Can I use black in the background?

No. Real black only happens up close, in deep shadows. The farthest part of your painting should be gray at most, never true black. Maybe a dark window or cave far away, but even that won’t be as black as a shadow right in front.

What if I’m painting something with no background, like a portrait?

Same rules, just smaller. The nose is closer to you than the cheeks so make the nose edges little more sharper. The far side of the face should be softer than the near side and let the back of the hair get fuzzy where it meets the background.

Do these rules work for drawing too, not just painting?

Yep. Pencil, charcoal, digital, markers, crayons – doesn’t matter. How our eyes see distance is always the same.

How do I practice this?

Draw the same simple scene two times. First time, forget everything I said. Second time, really push the differences – light background, dark foreground, blurry back, sharp front. Put them side by side. You’ll get it instantly.

What’s the one rule I should never break?

Don’t make far away stuff as dark as close up stuff. That’s it. Mess this up and nothing else will fix your picture.

Cool thing is that once you start noticing this in real life, you can’t stop seeing it. So look out your window right now. See how the closest tree is darker and brighter colored than the ones behind it? That’s not an accident. That’s just how light and air work, and now you can copy it.

Takeaway

Making depth happen isn’t some magic gift. It’s just tricks that match how our eyes work.
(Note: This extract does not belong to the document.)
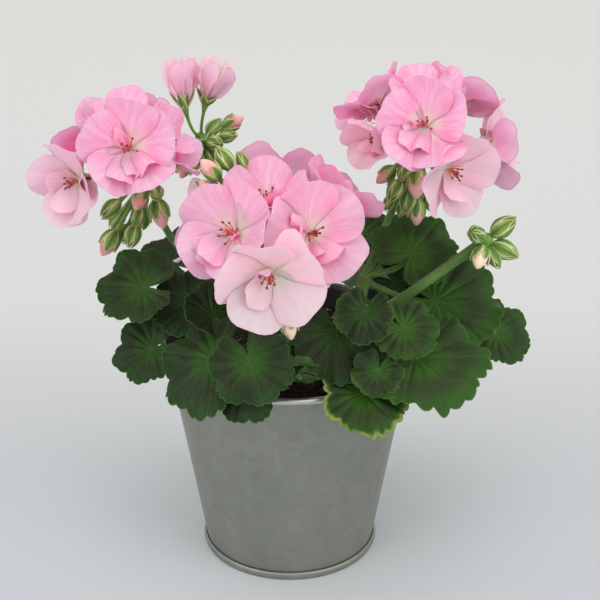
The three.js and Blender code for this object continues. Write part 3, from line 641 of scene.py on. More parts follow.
def stems():
    heights, radii = zip(*CROWN_RINGS)
    crown = evened(np.array([(0, 0, CROWN_FOOT + up) for up in heights], float), CROWN_STEPS)
    radii = np.interp(np.linspace(0, heights[-1], CROWN_STEPS), heights, radii)
    parts = [tube(crown, radii, sides=16, age=(1, 1))]
    # Fallen leaves have left rings of scars along the shoots
    scars = []
    for s in np.linspace(0, 1, 60):
        on_scar = math.cos(2 * math.pi * SCARS * s) > SCAR_FROM
        scars.append(SHOOT_FOOT - SHOOT_TAPER * s + SCAR_PROUD * on_scar)
    for line in shoot_lines.values():
        parts.append(tube(line[::3], scars, sides=16, age=(1, 0.75, 0.35)))
    for leaf in LEAVES.values():
        parts.append(tube(leaf_stalk_line(*leaf[:6]), STALK_RADII, sides=10, age=(0.25, 0.05, 0)))
    for name, (*_, radius) in FLOWER_STALKS.items():
        line = flower_stalk_line(name)
        into_knob = line[-1] + unit(line[-1] - line[-2]) * (CLEARANCE + INTO_KNOB)
        radii = [radius + swell for swell in FLOWER_STALK_SWELL]
        parts.append(tube(np.vstack([line[::4], into_knob]), radii, sides=14, age=(0.2, 0.03, 0)))
    return joined(parts)


def carried(tree, name):
    """A value that the mesh carries as an attribute."""
    return put(tree, "ShaderNodeAttribute", {}, "Fac", attribute_name=name)


def stem_finish(tree):
    place = object_place(tree)
    broad, small = patches(place, 90, 4), patches(place, 800, 4, 0.3, 0.75)
    green = mixed(small * 0.2, mixed(broad, (60, 98, 27), (80, 120, 37)), (116, 150, 70))
    wood = mixed(small, (88, 72, 48), (124, 104, 72))
    tone = mixed(fade(carried(tree, "age") + broad * 0.2, 0.35, 0.95), green, wood)
    return surface(tone, small, 0.5, 0.7, (small, 0.4, 0.15))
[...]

Start small. Pick one or two things from this list for your next drawing. Maybe just make your background lighter and bluer. Or add sharp details up front and keep the back simple. You don’t need to do it all at once.

The more you do it, easier it gets. Pretty soon you won’t think about it anymore – your hand will just know. Things will automatically look far or close.

And when someone looks at your art and goes “Oo, that looks so real” or “I feel like I could step into that,” you’ll know why. You fooled their brain, same as every good artist does.